start
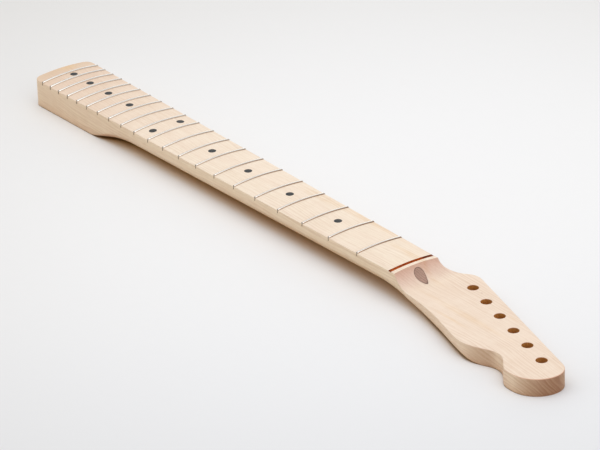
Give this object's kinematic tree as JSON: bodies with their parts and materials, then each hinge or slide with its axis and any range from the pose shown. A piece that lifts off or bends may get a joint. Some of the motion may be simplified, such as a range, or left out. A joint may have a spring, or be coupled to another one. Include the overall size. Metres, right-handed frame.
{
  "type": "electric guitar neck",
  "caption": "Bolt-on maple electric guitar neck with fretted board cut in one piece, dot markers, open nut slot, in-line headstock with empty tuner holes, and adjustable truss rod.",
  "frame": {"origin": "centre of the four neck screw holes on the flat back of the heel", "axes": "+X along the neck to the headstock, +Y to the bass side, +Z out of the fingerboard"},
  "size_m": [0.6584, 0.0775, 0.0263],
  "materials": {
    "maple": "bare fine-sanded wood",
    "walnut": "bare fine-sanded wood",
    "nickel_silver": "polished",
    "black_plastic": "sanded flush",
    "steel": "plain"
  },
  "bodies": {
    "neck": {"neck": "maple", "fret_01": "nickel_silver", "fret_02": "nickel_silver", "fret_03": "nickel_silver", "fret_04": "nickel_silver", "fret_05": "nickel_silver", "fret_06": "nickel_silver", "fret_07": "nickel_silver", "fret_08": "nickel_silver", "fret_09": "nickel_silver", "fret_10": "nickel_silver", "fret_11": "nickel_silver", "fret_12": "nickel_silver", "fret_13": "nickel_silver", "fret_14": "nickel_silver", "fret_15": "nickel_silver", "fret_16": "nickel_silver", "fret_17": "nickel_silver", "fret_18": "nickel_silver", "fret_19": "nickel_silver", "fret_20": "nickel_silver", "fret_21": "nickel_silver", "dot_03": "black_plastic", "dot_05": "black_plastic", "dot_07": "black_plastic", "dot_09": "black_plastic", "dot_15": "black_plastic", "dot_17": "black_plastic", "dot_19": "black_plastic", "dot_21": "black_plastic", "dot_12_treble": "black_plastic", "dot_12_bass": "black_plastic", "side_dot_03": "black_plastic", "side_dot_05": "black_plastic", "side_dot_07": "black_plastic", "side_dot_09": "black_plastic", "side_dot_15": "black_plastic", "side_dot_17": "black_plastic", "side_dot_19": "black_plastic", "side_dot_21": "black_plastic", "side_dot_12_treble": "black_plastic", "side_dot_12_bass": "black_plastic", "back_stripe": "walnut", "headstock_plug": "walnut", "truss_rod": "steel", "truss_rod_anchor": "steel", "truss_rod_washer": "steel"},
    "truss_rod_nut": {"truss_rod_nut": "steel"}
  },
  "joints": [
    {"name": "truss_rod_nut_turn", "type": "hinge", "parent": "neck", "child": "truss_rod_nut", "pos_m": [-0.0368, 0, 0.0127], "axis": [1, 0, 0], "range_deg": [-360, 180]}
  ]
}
end
What you should do:
Return every line above in which the string "axis" occurs.

Full output:
Give this object's kinematic tree as JSON: bodies with their parts and materials, then each hinge or slide with its axis and any range from the pose shown. A piece that lifts off or bends may get a joint. Some of the motion may be simplified, such as a range, or left out. A joint may have a spring, or be coupled to another one. Include the overall size. Metres, right-handed frame.
    {"name": "truss_rod_nut_turn", "type": "hinge", "parent": "neck", "child": "truss_rod_nut", "pos_m": [-0.0368, 0, 0.0127], "axis": [1, 0, 0], "range_deg": [-360, 180]}